Dealing with duplicate
documents can be complex. First you need to decide what is a duplicate and then
what is the primary if there are some slight differences (e.g. typo
corrections). Exact match is easy
but similarity is more useful, harder but worth it. Best to remove duplicates from index and hide results unless
requested. This is what Google does.
Can create rules for handling duplicates. This is a good idea. However,
you need human supervision but it is worth it.
Avi went through the search
process: search form – query parser – query engine (goes to inverted index and
back) – relevance ranker (goes to
document store, get stuff and brings back – formatter – search results. This all happens very fast now. Queries
come from many sources, not simply search fields. There are alerts, saved
searches, automated searches, geographic information systems, and others. You
need to balance relevance and completeness. You cannot have both.

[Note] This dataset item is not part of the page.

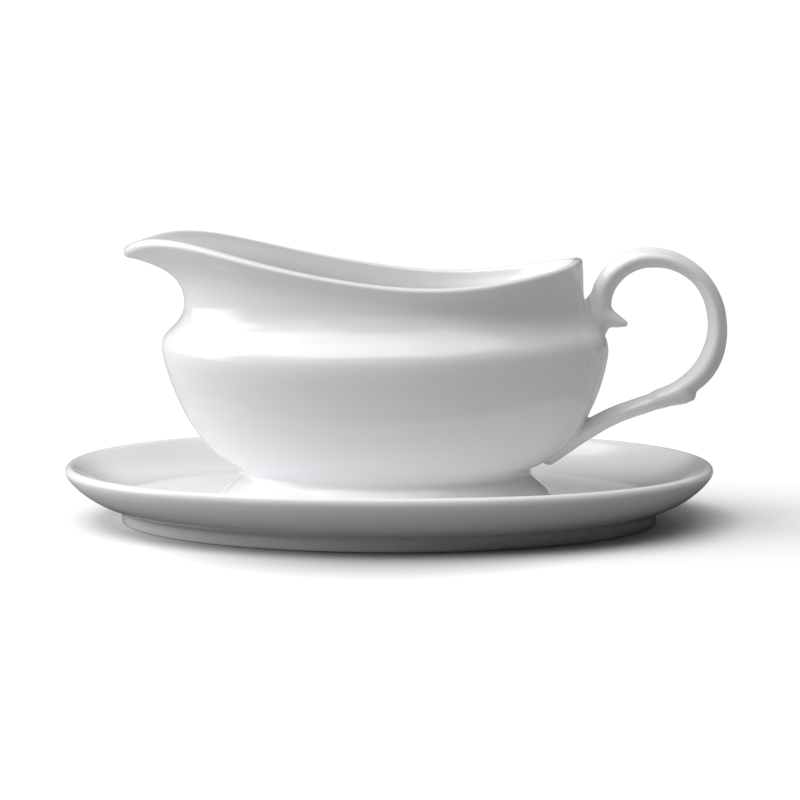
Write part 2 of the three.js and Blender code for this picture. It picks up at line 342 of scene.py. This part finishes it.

Relevance ranking algorithms
work differently. The most common is TF-DF or term frequencies : inverse
document frequency. How often is the query word in document and how often is
word in the index? There are others but this is most efficient. Look at title,
metadata, and top of document. Remember relevance is task specific. There is no
such thing as objective relevance. You can never please everyone. More like
berry picking than hunting, Try different stuff instead of locking on single
goal. Here is where Darwin Ecosystem can help with correlations of different
topics with target key words.
Be sure to limit the user interface complexity. Google is a
great example. Use familiar use interface elements. Put search into navigation
so it appears everywhere. With auto-complete, use a drop down menu of matching
words. Base this on search logs and use 7 -
10 most popular in alphabetic order
In summary, with enterprise search you have much more
control on the capabilities and decisions with your search capability than on
the Web. Make good use of these decisions.